▶ **AIM OF THE TASK**:
Using the data below, output the first line and every line after it up to and including the line containing "are in millimetres.", exactly as written and with nothing added.
^^^^^^^^^^^^^^^^
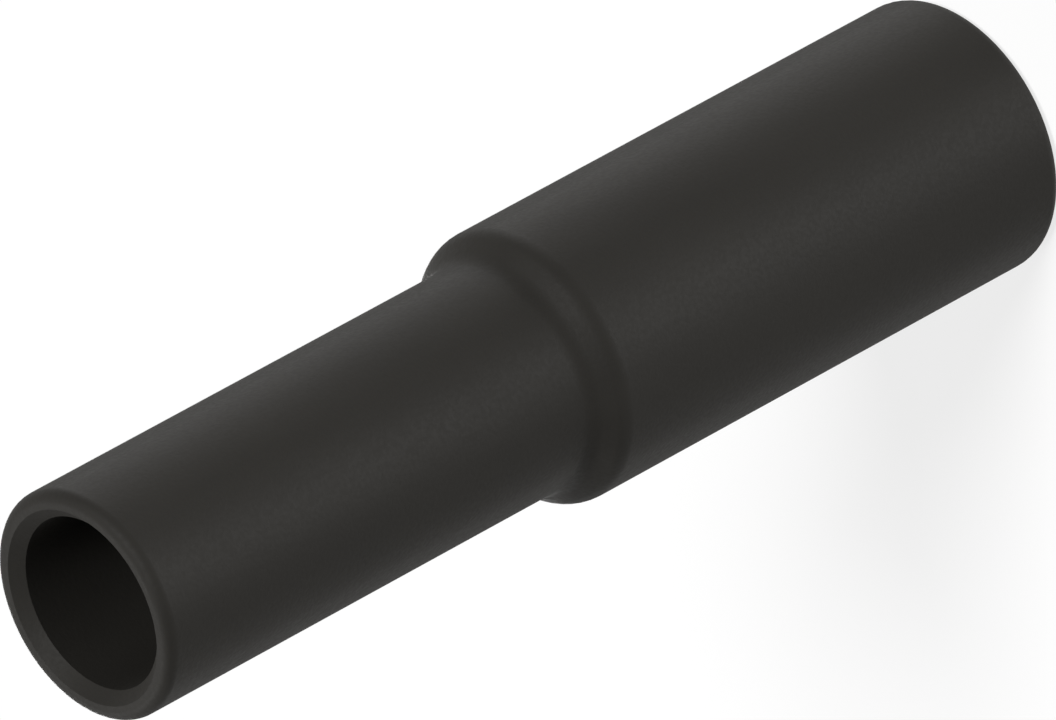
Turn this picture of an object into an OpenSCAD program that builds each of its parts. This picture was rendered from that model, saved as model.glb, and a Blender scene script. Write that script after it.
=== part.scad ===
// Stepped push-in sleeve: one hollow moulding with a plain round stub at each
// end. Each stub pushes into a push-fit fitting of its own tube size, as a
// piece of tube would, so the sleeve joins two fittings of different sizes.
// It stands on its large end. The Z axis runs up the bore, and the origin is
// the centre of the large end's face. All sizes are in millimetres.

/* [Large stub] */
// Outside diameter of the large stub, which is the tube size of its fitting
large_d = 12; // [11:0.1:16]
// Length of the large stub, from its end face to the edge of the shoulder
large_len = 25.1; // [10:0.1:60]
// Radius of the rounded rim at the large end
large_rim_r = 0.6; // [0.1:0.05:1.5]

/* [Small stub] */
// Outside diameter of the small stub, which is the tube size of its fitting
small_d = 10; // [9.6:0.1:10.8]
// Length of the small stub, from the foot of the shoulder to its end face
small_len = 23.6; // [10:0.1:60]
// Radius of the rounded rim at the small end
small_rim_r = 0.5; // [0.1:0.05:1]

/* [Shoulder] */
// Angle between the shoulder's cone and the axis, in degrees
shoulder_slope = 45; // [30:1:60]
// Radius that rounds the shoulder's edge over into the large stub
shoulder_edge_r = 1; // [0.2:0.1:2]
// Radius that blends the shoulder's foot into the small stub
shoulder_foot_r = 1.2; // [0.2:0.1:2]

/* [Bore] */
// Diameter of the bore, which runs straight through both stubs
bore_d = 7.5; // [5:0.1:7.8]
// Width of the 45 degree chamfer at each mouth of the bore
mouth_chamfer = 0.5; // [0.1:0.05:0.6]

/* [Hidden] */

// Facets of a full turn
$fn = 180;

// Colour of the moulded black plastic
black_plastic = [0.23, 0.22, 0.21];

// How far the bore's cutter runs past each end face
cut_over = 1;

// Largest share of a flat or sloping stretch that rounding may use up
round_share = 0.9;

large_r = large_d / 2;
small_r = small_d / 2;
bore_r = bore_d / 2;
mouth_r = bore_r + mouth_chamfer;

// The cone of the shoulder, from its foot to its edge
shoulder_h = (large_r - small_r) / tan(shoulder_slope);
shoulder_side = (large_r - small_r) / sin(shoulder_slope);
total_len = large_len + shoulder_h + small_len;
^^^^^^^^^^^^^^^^
▶ **CORRECT OUTPUT**:
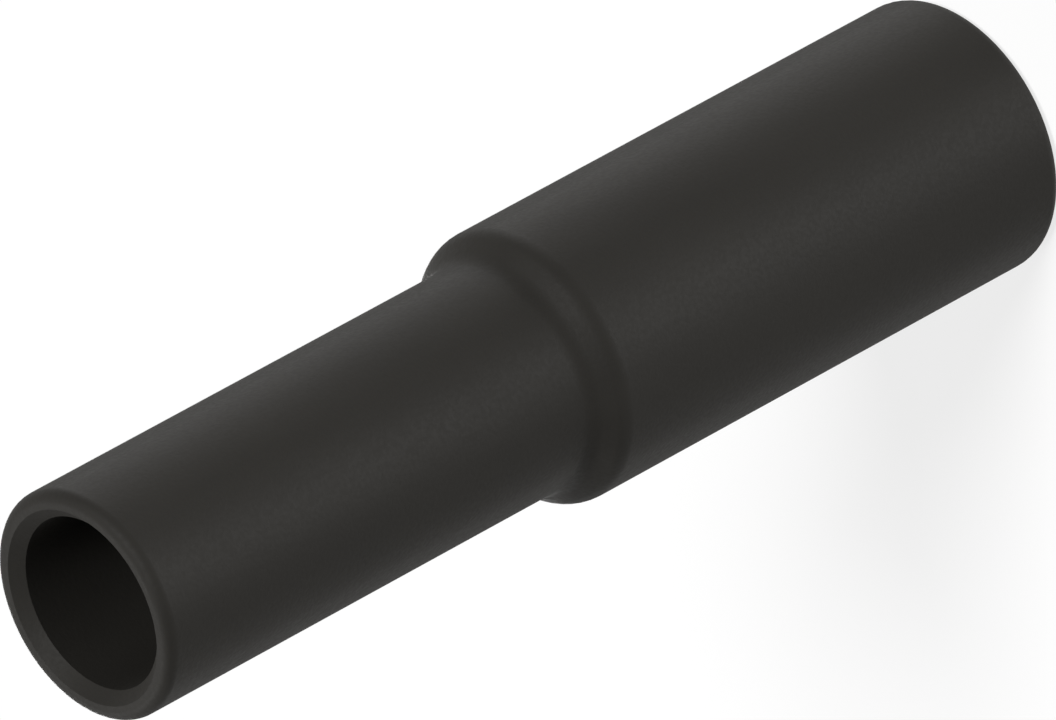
Turn this picture of an object into an OpenSCAD program that builds each of its parts. This picture was rendered from that model, saved as model.glb, and a Blender scene script. Write that script after it.
=== part.scad ===
// Stepped push-in sleeve: one hollow moulding with a plain round stub at each
// end. Each stub pushes into a push-fit fitting of its own tube size, as a
// piece of tube would, so the sleeve joins two fittings of different sizes.
// It stands on its large end. The Z axis runs up the bore, and the origin is
// the centre of the large end's face. All sizes are in millimetres.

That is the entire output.